%%

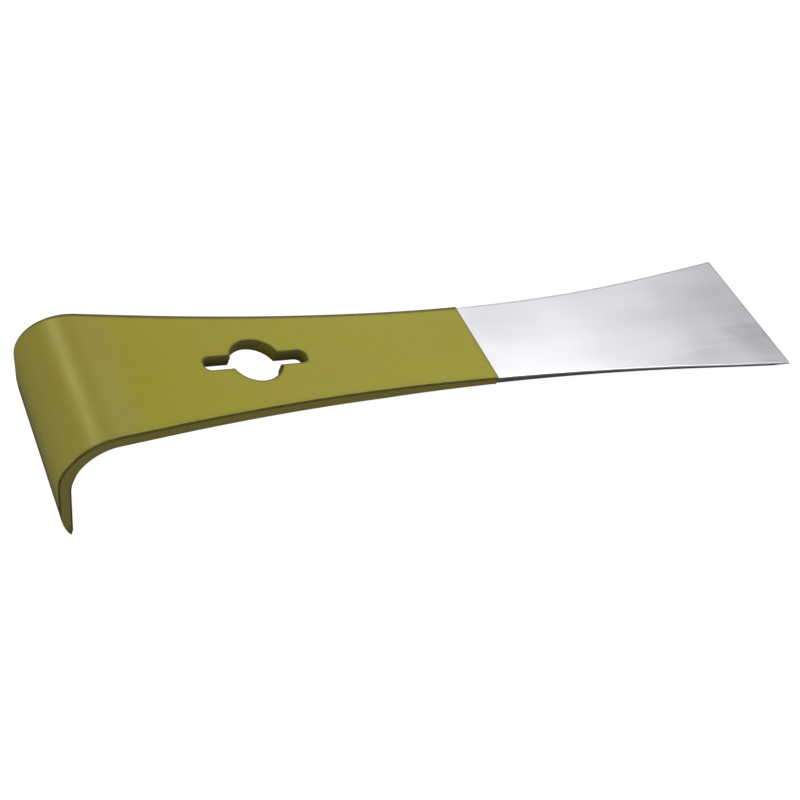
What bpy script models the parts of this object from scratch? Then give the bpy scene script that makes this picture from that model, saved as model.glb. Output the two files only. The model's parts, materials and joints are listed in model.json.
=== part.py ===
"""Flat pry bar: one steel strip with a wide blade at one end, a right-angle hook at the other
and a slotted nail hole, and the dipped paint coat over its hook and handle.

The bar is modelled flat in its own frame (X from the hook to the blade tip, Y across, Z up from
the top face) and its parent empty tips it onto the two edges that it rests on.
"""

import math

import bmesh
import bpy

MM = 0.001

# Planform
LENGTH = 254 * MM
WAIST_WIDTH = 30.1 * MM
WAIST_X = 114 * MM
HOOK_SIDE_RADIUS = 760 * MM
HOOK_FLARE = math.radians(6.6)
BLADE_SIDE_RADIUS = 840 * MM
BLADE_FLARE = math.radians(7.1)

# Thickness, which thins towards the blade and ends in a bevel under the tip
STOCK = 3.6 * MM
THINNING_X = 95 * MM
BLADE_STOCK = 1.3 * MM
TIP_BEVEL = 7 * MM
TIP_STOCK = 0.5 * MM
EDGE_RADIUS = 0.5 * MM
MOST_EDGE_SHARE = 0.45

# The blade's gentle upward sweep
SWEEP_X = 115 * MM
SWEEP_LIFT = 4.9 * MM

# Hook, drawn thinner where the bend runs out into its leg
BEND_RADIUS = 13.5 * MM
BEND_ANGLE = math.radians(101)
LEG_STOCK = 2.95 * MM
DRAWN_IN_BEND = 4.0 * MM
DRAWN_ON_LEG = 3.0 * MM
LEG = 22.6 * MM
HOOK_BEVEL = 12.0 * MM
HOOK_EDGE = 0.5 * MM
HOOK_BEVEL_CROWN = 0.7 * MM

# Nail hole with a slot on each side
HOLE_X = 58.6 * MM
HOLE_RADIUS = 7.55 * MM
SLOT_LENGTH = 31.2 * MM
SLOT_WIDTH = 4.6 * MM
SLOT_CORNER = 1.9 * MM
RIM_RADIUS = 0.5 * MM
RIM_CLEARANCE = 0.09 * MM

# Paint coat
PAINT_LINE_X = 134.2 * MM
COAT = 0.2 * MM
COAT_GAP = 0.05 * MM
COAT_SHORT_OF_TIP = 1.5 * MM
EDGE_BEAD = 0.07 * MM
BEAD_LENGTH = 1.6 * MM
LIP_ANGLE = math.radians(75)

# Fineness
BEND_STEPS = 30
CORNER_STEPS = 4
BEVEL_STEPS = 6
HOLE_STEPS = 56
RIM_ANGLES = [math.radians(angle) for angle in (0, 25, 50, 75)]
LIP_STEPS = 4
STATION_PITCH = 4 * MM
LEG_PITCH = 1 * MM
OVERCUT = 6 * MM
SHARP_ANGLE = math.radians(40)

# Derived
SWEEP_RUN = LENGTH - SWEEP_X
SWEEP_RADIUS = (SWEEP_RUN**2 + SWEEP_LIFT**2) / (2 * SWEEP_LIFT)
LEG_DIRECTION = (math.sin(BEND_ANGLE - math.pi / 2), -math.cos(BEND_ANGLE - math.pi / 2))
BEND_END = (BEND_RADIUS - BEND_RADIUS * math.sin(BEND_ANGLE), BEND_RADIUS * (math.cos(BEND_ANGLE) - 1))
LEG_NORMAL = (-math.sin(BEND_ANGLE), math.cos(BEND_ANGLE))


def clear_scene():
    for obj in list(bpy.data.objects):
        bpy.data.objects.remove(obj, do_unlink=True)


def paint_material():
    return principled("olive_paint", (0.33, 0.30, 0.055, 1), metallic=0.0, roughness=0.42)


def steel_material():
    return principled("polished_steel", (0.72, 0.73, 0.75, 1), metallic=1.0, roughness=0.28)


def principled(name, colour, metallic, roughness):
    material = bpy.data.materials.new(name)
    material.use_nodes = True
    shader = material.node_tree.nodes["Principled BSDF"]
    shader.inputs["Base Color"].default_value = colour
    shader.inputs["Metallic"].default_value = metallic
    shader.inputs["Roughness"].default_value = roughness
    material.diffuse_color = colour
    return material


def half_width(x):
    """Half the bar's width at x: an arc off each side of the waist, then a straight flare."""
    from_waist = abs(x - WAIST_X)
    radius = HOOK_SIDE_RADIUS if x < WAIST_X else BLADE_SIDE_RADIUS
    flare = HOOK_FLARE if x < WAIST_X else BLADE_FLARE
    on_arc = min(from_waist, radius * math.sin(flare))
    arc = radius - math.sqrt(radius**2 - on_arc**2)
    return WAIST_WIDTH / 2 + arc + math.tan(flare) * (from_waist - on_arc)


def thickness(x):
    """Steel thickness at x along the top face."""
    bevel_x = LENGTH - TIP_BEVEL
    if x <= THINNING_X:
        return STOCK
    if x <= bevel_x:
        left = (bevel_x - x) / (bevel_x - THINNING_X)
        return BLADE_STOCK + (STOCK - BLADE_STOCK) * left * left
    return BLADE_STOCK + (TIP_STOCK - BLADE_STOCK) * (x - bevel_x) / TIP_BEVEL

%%

• Direction: Once more, set down the full listing, verbatim.

• Exercise solution:
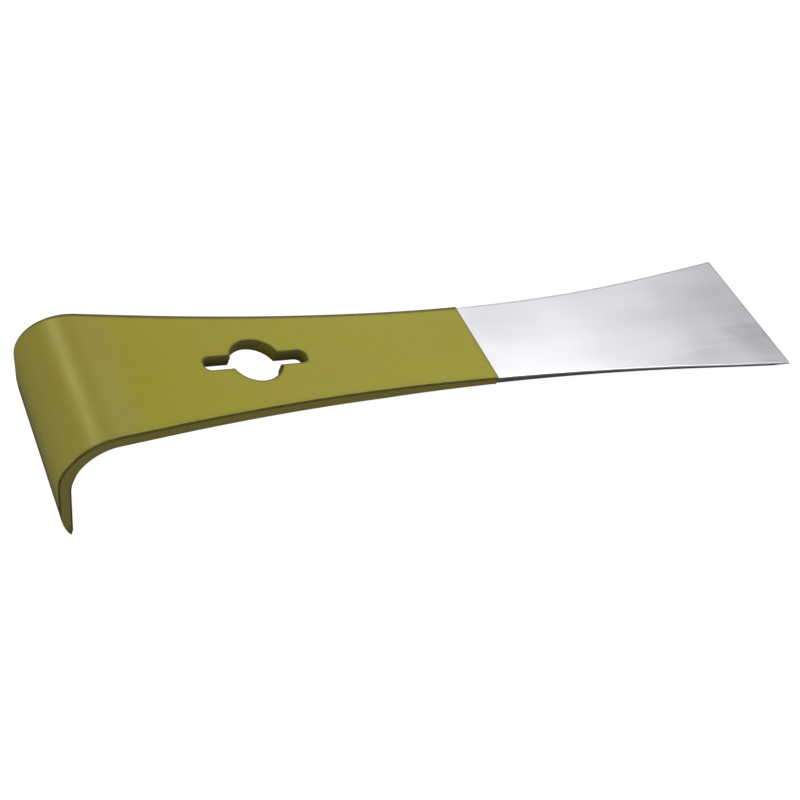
What bpy script models the parts of this object from scratch? Then give the bpy scene script that makes this picture from that model, saved as model.glb. Output the two files only. The model's parts, materials and joints are listed in model.json.
=== part.py ===
"""Flat pry bar: one steel strip with a wide blade at one end, a right-angle hook at the other
and a slotted nail hole, and the dipped paint coat over its hook and handle.

The bar is modelled flat in its own frame (X from the hook to the blade tip, Y across, Z up from
the top face) and its parent empty tips it onto the two edges that it rests on.
"""

import math

import bmesh
import bpy

MM = 0.001

# Planform
LENGTH = 254 * MM
WAIST_WIDTH = 30.1 * MM
WAIST_X = 114 * MM
HOOK_SIDE_RADIUS = 760 * MM
HOOK_FLARE = math.radians(6.6)
BLADE_SIDE_RADIUS = 840 * MM
BLADE_FLARE = math.radians(7.1)

# Thickness, which thins towards the blade and ends in a bevel under the tip
STOCK = 3.6 * MM
THINNING_X = 95 * MM
BLADE_STOCK = 1.3 * MM
TIP_BEVEL = 7 * MM
TIP_STOCK = 0.5 * MM
EDGE_RADIUS = 0.5 * MM
MOST_EDGE_SHARE = 0.45

# The blade's gentle upward sweep
SWEEP_X = 115 * MM
SWEEP_LIFT = 4.9 * MM

# Hook, drawn thinner where the bend runs out into its leg
BEND_RADIUS = 13.5 * MM
BEND_ANGLE = math.radians(101)
LEG_STOCK = 2.95 * MM
DRAWN_IN_BEND = 4.0 * MM
DRAWN_ON_LEG = 3.0 * MM
LEG = 22.6 * MM
HOOK_BEVEL = 12.0 * MM
HOOK_EDGE = 0.5 * MM
HOOK_BEVEL_CROWN = 0.7 * MM

# Nail hole with a slot on each side
HOLE_X = 58.6 * MM
HOLE_RADIUS = 7.55 * MM
SLOT_LENGTH = 31.2 * MM
SLOT_WIDTH = 4.6 * MM
SLOT_CORNER = 1.9 * MM
RIM_RADIUS = 0.5 * MM
RIM_CLEARANCE = 0.09 * MM

# Paint coat
PAINT_LINE_X = 134.2 * MM
COAT = 0.2 * MM
COAT_GAP = 0.05 * MM
COAT_SHORT_OF_TIP = 1.5 * MM
EDGE_BEAD = 0.07 * MM
BEAD_LENGTH = 1.6 * MM
LIP_ANGLE = math.radians(75)

# Fineness
BEND_STEPS = 30
CORNER_STEPS = 4
BEVEL_STEPS = 6
HOLE_STEPS = 56
RIM_ANGLES = [math.radians(angle) for angle in (0, 25, 50, 75)]
LIP_STEPS = 4
STATION_PITCH = 4 * MM
LEG_PITCH = 1 * MM
OVERCUT = 6 * MM
SHARP_ANGLE = math.radians(40)

# Derived
SWEEP_RUN = LENGTH - SWEEP_X
SWEEP_RADIUS = (SWEEP_RUN**2 + SWEEP_LIFT**2) / (2 * SWEEP_LIFT)
LEG_DIRECTION = (math.sin(BEND_ANGLE - math.pi / 2), -math.cos(BEND_ANGLE - math.pi / 2))
BEND_END = (BEND_RADIUS - BEND_RADIUS * math.sin(BEND_ANGLE), BEND_RADIUS * (math.cos(BEND_ANGLE) - 1))
LEG_NORMAL = (-math.sin(BEND_ANGLE), math.cos(BEND_ANGLE))


def clear_scene():
    for obj in list(bpy.data.objects):
        bpy.data.objects.remove(obj, do_unlink=True)


def paint_material():
    return principled("olive_paint", (0.33, 0.30, 0.055, 1), metallic=0.0, roughness=0.42)


def steel_material():
    return principled("polished_steel", (0.72, 0.73, 0.75, 1), metallic=1.0, roughness=0.28)


def principled(name, colour, metallic, roughness):
    material = bpy.data.materials.new(name)
    material.use_nodes = True
    shader = material.node_tree.nodes["Principled BSDF"]
    shader.inputs["Base Color"].default_value = colour
    shader.inputs["Metallic"].default_value = metallic
    shader.inputs["Roughness"].default_value = roughness
    material.diffuse_color = colour
    return material


def half_width(x):
    """Half the bar's width at x: an arc off each side of the waist, then a straight flare."""
    from_waist = abs(x - WAIST_X)
    radius = HOOK_SIDE_RADIUS if x < WAIST_X else BLADE_SIDE_RADIUS
    flare = HOOK_FLARE if x < WAIST_X else BLADE_FLARE
    on_arc = min(from_waist, radius * math.sin(flare))
    arc = radius - math.sqrt(radius**2 - on_arc**2)
    return WAIST_WIDTH / 2 + arc + math.tan(flare) * (from_waist - on_arc)


def thickness(x):
    """Steel thickness at x along the top face."""
    bevel_x = LENGTH - TIP_BEVEL
    if x <= THINNING_X:
        return STOCK
    if x <= bevel_x:
        left = (bevel_x - x) / (bevel_x - THINNING_X)
        return BLADE_STOCK + (STOCK - BLADE_STOCK) * left * left
    return BLADE_STOCK + (TIP_STOCK - BLADE_STOCK) * (x - bevel_x) / TIP_BEVEL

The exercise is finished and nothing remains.